Pugachev took Putin round his presidential residence, Novo-Ogaryovo, situated in pine-scented woods outside Moscow. Putin was enthralled, Pugachev says, and liked his new 50-metre swimming pool. “He didn’t expect to be president. He hadn’t had any privileges. It all happened spontaneously.”
What’s Putin really like? Pugachev says two decades as a KGB spy, including time in communist east Germany, inexorably shaped him
“Everything in his consciousness flows from the Soviet Union,” says Pugachev. “He’s of this epoch. He saw Brezhnev and the politburo. Like any simple person he formed his opinions from watching Soviet TV.”

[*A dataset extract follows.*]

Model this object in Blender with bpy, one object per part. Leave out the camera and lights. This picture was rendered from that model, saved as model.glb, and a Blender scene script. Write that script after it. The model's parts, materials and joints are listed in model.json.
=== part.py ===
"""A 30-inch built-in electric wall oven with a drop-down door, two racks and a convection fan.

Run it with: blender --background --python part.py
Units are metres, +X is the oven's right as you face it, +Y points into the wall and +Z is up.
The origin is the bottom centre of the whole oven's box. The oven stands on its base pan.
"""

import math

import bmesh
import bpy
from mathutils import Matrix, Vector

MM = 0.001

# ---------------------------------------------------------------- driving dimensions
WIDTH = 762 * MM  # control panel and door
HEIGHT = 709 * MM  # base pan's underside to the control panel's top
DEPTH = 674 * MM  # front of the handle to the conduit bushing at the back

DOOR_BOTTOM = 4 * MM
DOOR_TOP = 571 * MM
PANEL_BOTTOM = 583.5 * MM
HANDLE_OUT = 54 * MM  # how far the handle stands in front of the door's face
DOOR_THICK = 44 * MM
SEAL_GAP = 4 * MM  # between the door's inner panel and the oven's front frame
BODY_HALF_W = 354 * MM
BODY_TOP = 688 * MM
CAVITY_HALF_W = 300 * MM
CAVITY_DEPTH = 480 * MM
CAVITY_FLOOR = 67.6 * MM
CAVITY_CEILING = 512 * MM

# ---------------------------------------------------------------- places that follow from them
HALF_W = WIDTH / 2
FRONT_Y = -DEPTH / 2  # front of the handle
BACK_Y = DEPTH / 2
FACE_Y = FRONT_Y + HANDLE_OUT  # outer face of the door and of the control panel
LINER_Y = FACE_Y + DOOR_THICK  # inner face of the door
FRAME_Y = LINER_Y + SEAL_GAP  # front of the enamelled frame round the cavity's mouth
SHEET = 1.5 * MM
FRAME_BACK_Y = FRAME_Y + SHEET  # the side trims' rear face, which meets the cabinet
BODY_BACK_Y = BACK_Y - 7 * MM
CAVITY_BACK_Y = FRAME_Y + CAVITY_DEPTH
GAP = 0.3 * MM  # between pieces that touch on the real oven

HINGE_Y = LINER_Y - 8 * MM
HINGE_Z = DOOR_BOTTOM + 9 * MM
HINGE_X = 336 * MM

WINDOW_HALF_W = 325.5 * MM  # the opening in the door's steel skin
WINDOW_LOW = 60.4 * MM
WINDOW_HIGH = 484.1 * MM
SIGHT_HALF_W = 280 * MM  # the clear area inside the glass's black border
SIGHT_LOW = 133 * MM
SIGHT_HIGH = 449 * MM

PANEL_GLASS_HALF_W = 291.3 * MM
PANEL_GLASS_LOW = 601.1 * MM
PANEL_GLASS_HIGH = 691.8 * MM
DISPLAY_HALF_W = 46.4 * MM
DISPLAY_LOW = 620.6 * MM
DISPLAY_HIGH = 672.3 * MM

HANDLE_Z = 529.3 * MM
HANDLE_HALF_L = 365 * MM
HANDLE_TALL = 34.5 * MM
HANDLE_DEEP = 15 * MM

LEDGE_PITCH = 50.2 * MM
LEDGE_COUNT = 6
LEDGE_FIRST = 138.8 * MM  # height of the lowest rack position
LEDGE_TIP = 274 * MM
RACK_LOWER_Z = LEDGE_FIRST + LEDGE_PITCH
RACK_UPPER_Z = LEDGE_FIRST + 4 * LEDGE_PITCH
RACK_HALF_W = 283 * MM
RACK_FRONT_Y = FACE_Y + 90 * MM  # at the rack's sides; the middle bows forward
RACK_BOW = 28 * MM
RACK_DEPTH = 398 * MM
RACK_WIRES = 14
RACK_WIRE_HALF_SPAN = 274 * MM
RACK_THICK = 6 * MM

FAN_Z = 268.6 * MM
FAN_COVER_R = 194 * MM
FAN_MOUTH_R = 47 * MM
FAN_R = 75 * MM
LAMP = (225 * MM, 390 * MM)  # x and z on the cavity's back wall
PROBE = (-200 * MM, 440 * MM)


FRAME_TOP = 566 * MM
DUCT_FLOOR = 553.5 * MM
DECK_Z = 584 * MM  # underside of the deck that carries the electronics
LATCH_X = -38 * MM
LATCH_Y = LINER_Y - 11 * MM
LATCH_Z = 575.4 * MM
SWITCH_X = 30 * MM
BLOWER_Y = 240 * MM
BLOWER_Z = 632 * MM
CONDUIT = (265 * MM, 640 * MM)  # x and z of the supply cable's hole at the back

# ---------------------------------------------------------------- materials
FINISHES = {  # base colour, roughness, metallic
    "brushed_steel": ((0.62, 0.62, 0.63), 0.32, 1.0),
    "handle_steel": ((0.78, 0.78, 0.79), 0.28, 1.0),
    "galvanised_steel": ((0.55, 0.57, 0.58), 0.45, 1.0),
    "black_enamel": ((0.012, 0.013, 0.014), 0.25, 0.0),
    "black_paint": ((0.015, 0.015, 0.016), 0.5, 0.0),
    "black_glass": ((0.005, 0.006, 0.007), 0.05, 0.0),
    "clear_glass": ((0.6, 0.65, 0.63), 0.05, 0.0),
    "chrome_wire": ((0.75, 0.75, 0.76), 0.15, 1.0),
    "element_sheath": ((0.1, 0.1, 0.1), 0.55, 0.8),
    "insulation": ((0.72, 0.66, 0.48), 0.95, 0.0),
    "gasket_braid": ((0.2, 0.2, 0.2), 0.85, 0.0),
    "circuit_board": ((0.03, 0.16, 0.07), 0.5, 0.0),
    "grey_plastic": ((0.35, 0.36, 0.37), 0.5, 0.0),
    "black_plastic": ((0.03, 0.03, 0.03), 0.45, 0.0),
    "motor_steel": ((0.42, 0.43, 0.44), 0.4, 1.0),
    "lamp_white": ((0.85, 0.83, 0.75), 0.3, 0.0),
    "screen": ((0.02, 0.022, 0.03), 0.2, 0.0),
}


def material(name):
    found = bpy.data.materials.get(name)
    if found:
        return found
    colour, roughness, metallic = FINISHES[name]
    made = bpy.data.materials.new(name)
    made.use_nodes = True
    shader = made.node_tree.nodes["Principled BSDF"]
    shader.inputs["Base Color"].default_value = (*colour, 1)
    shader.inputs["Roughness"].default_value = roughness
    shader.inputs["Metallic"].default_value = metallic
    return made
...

He adds: “Putin was never a politician. He is still not a politician. Discussions don’t interest him. Rather he is someone with complexes.”
Putin embarked on the job of running Russia with no plan or strategic vision, Pugachev claims. “I don’t think he’s an evil genius who wanted to set up the criminal regime that exists today. He surrounded himself with like-minded people whom he didn’t know very well and who had served with him in the KGB. They immediately began enriching themselves.”
According to Pugachev, Putin told him he only planned to stay in power for three or four years. “Putin wanted to get rich, too. He was a pragmatic person. We talked about this. He didn’t want to leave office poor.” By the end of his first presidential stint he was afraid of what might happen if he exited the Kremlin. His inner circle persuaded him to stay on.
That was more than a decade ago. How much money has Putin got now? “Everything that belongs to the territory of the Russian Federation Putin considers to be his. Everything – Gazprom, Rosneft, private companies. Any attempt to calculate it won’t succeed. He’s the richest person in the world until he leaves power.”
Like Brezhnev or Stalin, Pugachev believes that Putin will stay in office for life: “I don’t see any guarantees for him [if he steps down]. Putin doesn’t see them either.”
Pugachev spent 10 years at the top of Russian politics, both as a senator for the republic of Tuva and as the head of aerospace company OPK, one of Russia’s biggest corporations. He had an office in the Kremlin. He says he worked closely with Putin until 2006 or 2007, when they began to drift apart and saw each other less frequently.
Why the split? “We never had the same ideological outlook,” he says. Pugachev adds that he remained independent at a point when Putin expected everyone to kowtow to him. “Putin changed radically. He had his own team, apparatus. I didn’t see any perspective for myself, in politics or business, so I left.”
Since the Ukraine crisis, relations between Russia and the west have sharply deteriorated. Pugachev says that after returning to the Kremlin for a third term in 2012 Putin had a stark choice: to liberalise the country or to engineer something that would distract hard-pressed citizens from their economic woes.
Putin picked the latter. The distraction was his annexation of Crimea and covert invasion of eastern Ukraine, which fed into a deep-seated sense of patriotism. Ukraine was, Pugachev, says “a big mistake”. “Putin isn’t a strategist. He listens to the politburo that surrounds him, made up of KGB people. They are very aggressive.”
At the same time, Pugachev says, the west has repeatedly misread Putin, believing that granting him concessions might help. “Every compromise he sees as a personal victory,” Pugachev observes. The president often makes up policy on the hoof, a habit which leaves those around him trying to second-guess his intentions, and which leads to “catastrophically uncoordinated politics”.
In exile, Pugachev takes good care of his security; a bodyguard loiters unobtrusively nearby. The tycoon goes and has a cigarette on the terrace overlooking the sea. He’s mindful of what has happened to others, including the opposition politician Boris Nemtsov, “a close friend” who used to be his Moscow neighbour. Nemtsov was murdered in February. Who killed him?
“We don’t know. Putin is at the top of the state. He takes responsibility for everything that happens in the state. When an opposition politician is killed 100 metres from the Kremlin the question who killed him is a technical one,” Pugachev says. He adds: “The FSB had Nemtsov under 24-hour surveillance. He was very outspoken.”
And what about Litvinenko? Just down the road from the Rolls Building in London – where Pugachev’s commercial case is being heard – a public inquiry has been given details of how two Moscow assassins poisoned Litvinenko with radioactive polonium-210. One of them, Andrei Lugovoi, is now a prominent deputy in Russia’s Duma. “Putin responds to suggestions,” Pugachev says. “It was decided that Litvinenko was a traitor who had to be punished, so it wouldn’t happen again.”
In several hours of conversation Pugachev acknowledges just one mistake. He says that he played a part in using undemocratic methods to get Putin into power, believing this would be the best way of securing democracy post-Yeltsin. He now concedes it would have been better to have left it up to the voters.
“We have lost all the things we had with Yeltsin. It’s a great tragedy for Russia and it’s people.”